═══ Task material

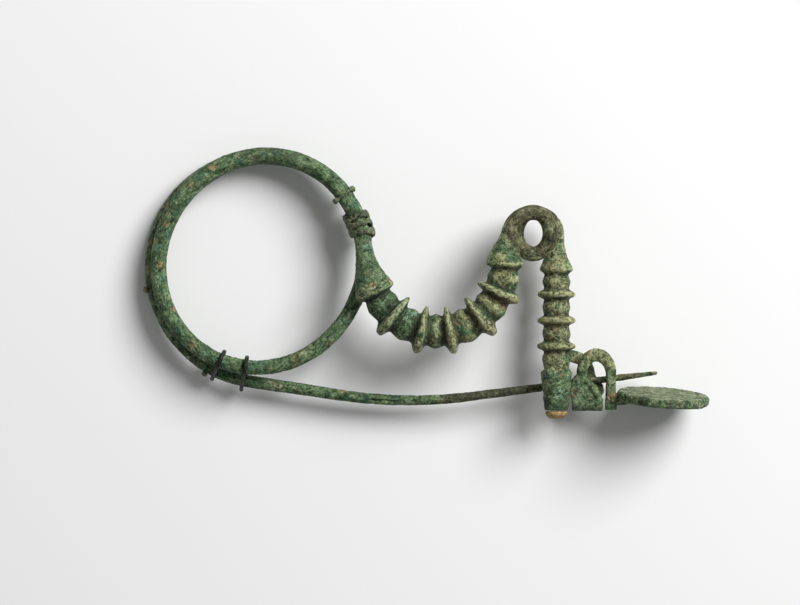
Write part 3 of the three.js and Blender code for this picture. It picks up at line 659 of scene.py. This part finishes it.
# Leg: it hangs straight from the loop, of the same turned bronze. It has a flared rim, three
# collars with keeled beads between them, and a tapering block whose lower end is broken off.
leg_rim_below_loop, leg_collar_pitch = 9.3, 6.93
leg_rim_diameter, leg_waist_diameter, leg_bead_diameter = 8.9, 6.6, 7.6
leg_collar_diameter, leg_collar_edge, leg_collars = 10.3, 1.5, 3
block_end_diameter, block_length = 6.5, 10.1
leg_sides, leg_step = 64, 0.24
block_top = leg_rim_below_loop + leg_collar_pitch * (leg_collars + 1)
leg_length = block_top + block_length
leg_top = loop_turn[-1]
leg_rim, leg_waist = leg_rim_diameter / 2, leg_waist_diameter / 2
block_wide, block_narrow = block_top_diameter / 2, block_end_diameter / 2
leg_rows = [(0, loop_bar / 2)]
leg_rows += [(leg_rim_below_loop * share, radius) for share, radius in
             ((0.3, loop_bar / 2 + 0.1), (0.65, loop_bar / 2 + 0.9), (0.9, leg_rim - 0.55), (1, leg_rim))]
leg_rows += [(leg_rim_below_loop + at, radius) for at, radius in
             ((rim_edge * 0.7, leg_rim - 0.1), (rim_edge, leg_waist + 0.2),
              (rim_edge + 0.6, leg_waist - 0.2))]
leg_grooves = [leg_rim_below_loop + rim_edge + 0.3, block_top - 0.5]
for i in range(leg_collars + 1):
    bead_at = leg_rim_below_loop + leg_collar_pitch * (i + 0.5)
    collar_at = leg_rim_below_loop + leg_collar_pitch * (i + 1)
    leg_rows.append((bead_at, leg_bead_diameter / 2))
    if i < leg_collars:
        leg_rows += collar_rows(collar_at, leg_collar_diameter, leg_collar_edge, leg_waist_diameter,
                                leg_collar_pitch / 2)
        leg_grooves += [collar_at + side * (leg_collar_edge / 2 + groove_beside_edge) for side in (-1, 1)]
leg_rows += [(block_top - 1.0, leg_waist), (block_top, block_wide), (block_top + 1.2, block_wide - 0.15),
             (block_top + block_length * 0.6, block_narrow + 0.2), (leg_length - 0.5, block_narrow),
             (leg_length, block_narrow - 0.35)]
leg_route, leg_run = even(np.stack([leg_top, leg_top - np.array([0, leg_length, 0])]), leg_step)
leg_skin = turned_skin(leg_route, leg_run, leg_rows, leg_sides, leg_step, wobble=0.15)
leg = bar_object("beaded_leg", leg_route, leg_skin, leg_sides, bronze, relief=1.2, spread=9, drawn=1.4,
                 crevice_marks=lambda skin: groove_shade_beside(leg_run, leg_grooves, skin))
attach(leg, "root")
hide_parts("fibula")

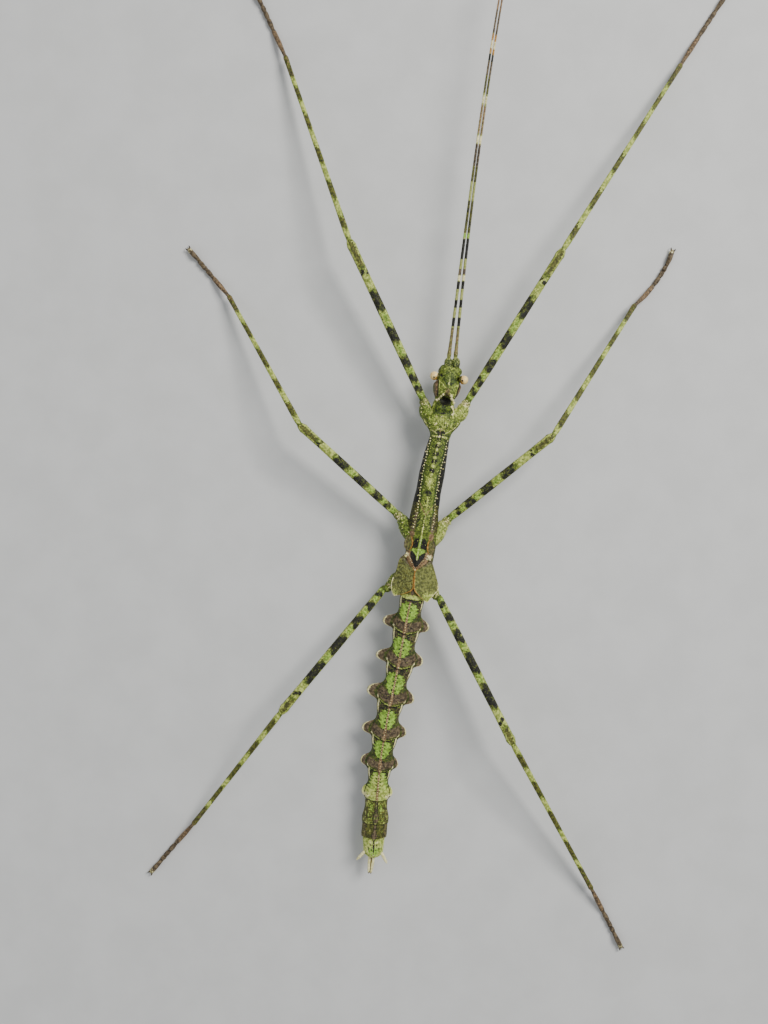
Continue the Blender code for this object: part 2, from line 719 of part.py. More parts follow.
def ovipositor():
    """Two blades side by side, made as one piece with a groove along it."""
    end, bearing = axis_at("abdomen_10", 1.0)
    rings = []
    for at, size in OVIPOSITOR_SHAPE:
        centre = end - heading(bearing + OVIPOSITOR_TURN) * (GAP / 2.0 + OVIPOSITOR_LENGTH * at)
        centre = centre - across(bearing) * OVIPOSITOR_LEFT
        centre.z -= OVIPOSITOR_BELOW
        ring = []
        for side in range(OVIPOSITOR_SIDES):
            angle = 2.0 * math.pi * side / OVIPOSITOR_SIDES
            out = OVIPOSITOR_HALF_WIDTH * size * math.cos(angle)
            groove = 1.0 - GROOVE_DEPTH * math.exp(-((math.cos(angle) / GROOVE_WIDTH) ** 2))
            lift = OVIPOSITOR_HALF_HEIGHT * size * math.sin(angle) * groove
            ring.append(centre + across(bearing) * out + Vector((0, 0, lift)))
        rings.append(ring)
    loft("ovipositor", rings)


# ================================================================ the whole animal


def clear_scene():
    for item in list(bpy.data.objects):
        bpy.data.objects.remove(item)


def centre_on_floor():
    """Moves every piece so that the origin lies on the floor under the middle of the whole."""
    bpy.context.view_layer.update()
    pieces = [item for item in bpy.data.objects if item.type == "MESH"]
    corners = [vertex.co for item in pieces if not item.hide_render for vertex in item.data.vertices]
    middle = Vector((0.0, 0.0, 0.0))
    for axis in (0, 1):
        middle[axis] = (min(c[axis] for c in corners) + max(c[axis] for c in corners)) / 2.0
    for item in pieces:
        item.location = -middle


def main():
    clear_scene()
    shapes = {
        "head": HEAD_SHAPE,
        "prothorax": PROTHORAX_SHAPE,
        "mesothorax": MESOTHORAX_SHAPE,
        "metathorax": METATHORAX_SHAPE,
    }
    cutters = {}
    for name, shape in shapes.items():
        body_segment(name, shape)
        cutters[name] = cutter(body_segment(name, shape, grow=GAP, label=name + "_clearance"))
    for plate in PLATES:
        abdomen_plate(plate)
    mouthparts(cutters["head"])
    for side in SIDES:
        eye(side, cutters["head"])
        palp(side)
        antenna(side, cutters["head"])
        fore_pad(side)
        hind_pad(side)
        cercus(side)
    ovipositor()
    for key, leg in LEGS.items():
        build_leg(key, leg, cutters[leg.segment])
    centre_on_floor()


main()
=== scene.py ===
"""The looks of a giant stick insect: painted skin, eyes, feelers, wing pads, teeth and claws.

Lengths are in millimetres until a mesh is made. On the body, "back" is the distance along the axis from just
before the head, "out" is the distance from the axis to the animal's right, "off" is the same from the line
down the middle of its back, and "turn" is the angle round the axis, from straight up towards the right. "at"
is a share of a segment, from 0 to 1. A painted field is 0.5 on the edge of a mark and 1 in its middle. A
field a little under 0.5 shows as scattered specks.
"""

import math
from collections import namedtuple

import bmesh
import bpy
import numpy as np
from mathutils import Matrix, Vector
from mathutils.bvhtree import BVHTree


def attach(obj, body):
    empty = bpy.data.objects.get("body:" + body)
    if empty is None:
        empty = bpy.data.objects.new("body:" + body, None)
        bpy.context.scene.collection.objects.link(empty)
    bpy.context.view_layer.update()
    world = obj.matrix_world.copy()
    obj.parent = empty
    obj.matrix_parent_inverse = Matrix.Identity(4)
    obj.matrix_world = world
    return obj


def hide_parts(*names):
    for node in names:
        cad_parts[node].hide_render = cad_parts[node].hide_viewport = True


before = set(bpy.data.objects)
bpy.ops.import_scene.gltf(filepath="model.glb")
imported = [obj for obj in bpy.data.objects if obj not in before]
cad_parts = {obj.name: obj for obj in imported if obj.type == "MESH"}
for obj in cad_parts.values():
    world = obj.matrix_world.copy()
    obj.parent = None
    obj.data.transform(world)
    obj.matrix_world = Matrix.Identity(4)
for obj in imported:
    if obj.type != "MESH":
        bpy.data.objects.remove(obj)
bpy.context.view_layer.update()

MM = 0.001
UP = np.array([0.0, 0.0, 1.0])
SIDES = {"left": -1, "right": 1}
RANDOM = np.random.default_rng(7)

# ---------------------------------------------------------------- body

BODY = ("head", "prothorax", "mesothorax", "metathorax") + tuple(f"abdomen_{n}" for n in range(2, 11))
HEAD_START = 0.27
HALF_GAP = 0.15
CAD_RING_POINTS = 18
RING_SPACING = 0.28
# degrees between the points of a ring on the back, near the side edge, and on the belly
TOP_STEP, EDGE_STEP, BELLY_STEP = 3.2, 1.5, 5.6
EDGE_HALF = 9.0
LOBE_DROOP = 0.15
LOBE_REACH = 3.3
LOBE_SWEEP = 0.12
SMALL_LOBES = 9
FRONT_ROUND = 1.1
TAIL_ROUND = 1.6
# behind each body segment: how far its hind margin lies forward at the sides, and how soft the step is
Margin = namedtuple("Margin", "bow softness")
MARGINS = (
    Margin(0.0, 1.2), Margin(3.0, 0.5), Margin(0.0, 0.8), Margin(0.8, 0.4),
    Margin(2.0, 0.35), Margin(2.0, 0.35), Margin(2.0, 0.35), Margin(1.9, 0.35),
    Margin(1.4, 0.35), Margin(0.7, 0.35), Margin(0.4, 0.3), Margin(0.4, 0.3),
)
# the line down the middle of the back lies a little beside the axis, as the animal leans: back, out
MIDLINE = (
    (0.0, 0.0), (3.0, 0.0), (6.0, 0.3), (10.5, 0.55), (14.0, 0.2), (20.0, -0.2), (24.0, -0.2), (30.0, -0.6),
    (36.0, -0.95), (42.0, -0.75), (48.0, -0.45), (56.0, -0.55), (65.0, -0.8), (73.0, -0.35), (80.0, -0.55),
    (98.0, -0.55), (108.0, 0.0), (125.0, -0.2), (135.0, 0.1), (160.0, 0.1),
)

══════
═══ Task material

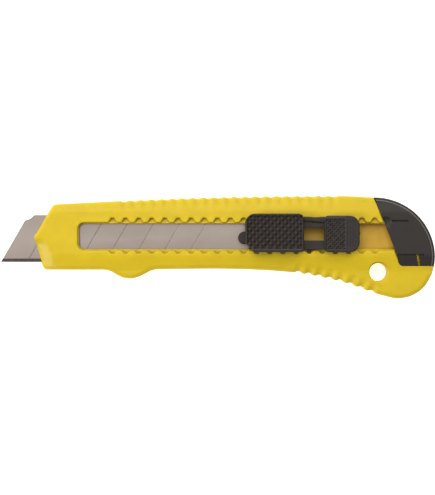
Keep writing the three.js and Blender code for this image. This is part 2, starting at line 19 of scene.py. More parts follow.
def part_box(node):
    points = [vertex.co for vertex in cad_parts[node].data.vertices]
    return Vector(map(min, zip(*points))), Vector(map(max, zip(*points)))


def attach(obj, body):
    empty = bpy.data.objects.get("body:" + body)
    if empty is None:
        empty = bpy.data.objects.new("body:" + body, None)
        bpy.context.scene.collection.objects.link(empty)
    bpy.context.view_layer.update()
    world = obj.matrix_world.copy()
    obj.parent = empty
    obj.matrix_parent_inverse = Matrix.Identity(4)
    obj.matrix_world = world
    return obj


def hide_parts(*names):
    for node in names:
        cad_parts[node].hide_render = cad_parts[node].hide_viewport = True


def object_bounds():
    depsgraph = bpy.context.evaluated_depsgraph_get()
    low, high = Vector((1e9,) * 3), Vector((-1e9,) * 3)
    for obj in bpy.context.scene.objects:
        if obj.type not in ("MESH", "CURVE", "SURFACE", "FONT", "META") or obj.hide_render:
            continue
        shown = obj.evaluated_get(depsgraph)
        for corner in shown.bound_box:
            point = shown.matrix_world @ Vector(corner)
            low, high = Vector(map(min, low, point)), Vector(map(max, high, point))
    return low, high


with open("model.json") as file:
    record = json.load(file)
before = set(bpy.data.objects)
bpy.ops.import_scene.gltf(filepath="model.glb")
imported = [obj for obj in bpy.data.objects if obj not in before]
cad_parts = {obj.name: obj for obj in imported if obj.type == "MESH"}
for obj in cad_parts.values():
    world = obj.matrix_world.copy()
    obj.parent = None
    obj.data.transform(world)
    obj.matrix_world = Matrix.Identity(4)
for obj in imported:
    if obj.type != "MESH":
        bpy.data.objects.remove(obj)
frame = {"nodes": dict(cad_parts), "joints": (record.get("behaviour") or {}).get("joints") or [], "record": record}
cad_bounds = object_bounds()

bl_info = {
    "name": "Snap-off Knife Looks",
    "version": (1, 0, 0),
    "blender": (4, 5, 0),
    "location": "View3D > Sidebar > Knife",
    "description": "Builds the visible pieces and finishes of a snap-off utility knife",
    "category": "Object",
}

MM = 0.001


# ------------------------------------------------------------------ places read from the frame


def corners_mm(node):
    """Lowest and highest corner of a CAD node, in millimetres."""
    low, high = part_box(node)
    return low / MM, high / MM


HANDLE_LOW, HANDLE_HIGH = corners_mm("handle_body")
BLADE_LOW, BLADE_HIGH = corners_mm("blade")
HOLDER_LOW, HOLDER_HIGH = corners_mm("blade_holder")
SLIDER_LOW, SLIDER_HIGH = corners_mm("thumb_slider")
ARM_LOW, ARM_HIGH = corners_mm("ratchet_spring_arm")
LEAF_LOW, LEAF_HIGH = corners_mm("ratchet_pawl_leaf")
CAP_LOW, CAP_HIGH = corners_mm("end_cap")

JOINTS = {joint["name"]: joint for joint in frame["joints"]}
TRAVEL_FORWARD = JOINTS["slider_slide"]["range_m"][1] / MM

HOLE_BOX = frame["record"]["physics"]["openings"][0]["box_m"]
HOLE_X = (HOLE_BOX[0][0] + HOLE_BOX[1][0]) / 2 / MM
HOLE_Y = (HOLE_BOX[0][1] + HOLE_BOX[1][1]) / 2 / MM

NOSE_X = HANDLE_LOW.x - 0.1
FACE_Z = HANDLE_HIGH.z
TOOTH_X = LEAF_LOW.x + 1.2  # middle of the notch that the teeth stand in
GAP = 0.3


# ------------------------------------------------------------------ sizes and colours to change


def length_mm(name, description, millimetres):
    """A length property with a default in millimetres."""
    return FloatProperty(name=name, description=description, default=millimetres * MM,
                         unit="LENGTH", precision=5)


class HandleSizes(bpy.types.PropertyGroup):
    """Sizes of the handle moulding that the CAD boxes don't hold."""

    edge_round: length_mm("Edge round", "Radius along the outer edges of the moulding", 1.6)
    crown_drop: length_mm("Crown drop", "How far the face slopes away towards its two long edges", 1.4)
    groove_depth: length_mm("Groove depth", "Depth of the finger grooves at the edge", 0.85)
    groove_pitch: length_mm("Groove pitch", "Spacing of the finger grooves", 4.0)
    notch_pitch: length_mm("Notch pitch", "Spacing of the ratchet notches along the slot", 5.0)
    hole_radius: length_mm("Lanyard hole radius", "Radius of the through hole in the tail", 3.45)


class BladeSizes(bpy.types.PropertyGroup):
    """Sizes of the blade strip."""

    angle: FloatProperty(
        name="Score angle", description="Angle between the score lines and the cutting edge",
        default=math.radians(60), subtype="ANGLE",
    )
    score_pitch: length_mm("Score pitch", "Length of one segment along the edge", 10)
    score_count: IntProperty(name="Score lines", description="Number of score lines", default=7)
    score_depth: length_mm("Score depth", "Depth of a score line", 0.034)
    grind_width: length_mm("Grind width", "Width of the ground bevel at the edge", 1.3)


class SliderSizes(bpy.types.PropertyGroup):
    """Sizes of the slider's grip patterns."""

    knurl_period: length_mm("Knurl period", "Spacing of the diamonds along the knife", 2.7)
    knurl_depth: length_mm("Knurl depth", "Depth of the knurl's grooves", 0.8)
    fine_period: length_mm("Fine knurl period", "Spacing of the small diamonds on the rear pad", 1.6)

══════
═══ Task material

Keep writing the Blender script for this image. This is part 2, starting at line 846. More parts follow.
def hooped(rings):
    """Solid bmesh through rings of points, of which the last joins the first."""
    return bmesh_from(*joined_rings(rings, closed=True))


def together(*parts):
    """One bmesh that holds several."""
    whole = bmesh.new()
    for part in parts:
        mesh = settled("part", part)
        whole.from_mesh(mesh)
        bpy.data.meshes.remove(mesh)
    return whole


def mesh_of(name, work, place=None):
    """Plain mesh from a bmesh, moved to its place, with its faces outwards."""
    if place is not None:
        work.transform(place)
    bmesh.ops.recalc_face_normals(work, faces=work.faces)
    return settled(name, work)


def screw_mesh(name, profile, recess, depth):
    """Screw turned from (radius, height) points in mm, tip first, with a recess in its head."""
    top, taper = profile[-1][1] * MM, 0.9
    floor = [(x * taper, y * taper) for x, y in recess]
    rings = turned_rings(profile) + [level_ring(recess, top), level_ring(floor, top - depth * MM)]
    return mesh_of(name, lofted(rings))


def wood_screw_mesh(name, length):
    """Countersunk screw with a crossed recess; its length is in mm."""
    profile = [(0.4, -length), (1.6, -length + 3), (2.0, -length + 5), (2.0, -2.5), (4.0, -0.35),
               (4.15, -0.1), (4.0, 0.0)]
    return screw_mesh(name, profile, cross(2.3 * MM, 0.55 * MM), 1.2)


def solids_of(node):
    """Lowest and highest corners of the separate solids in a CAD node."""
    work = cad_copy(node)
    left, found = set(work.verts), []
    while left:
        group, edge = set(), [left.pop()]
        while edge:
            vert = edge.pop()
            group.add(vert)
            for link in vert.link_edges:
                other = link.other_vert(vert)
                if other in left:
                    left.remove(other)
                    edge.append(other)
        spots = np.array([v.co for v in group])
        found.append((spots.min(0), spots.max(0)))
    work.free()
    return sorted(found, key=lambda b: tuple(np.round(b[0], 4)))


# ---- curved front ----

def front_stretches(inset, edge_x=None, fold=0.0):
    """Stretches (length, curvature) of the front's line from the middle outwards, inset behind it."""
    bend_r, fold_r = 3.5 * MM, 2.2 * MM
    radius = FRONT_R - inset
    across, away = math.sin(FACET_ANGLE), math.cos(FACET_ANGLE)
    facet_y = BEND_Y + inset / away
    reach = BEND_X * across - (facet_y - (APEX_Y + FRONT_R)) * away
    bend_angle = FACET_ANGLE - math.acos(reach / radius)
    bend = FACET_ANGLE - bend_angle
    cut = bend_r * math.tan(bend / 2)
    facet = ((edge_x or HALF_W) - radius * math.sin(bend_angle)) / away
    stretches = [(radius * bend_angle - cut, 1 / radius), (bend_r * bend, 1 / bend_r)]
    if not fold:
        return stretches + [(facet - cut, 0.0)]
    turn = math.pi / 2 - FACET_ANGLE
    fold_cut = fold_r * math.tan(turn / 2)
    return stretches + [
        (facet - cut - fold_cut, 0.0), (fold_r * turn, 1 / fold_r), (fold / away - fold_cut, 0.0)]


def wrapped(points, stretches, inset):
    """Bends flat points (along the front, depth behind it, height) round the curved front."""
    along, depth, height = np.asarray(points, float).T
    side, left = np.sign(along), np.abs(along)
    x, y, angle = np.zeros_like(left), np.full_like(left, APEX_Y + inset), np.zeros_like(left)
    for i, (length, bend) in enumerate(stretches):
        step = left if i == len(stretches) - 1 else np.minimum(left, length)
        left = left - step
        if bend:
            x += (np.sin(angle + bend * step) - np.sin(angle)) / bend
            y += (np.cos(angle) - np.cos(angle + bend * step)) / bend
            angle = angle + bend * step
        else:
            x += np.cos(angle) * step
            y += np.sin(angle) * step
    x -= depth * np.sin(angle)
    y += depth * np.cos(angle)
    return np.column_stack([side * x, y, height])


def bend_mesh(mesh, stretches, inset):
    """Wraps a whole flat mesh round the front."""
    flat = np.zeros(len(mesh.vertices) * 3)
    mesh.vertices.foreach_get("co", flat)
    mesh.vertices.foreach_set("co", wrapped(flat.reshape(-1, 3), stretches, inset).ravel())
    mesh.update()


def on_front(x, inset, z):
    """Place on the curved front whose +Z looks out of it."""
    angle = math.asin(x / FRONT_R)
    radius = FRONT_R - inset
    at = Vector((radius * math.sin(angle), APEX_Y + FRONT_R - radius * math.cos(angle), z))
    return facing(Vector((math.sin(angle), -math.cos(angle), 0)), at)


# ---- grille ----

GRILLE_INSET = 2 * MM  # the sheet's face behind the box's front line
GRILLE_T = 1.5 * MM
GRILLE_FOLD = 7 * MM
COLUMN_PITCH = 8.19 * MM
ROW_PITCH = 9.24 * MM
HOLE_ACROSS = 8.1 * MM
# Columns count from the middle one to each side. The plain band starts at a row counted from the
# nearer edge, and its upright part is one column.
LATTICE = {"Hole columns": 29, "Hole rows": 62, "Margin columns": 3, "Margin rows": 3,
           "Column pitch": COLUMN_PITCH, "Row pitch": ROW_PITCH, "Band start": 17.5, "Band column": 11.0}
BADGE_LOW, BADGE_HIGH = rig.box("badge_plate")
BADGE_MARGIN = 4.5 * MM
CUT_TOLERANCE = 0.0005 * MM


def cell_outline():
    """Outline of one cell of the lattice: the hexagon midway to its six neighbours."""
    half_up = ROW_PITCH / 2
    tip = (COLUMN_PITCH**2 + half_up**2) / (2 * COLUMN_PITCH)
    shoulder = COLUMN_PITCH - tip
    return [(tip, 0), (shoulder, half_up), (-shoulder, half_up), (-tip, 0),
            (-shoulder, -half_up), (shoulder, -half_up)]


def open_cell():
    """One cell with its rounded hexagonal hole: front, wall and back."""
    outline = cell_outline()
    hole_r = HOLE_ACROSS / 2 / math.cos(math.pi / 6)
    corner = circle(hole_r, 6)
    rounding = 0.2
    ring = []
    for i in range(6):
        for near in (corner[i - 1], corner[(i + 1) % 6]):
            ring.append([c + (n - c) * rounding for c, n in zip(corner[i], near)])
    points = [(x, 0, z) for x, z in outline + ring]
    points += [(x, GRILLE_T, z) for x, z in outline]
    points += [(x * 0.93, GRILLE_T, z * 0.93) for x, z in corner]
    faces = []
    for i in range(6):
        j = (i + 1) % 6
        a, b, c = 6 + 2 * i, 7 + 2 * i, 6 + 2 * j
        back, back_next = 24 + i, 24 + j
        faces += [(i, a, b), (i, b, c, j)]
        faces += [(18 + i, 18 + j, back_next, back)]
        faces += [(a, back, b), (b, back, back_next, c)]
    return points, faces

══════

The exercise: Select and copy each line from the data that includes the word "record".

Written response:
    record = json.load(file)
frame = {"nodes": dict(cad_parts), "joints": (record.get("behaviour") or {}).get("joints") or [], "record": record}
HOLE_BOX = frame["record"]["physics"]["openings"][0]["box_m"]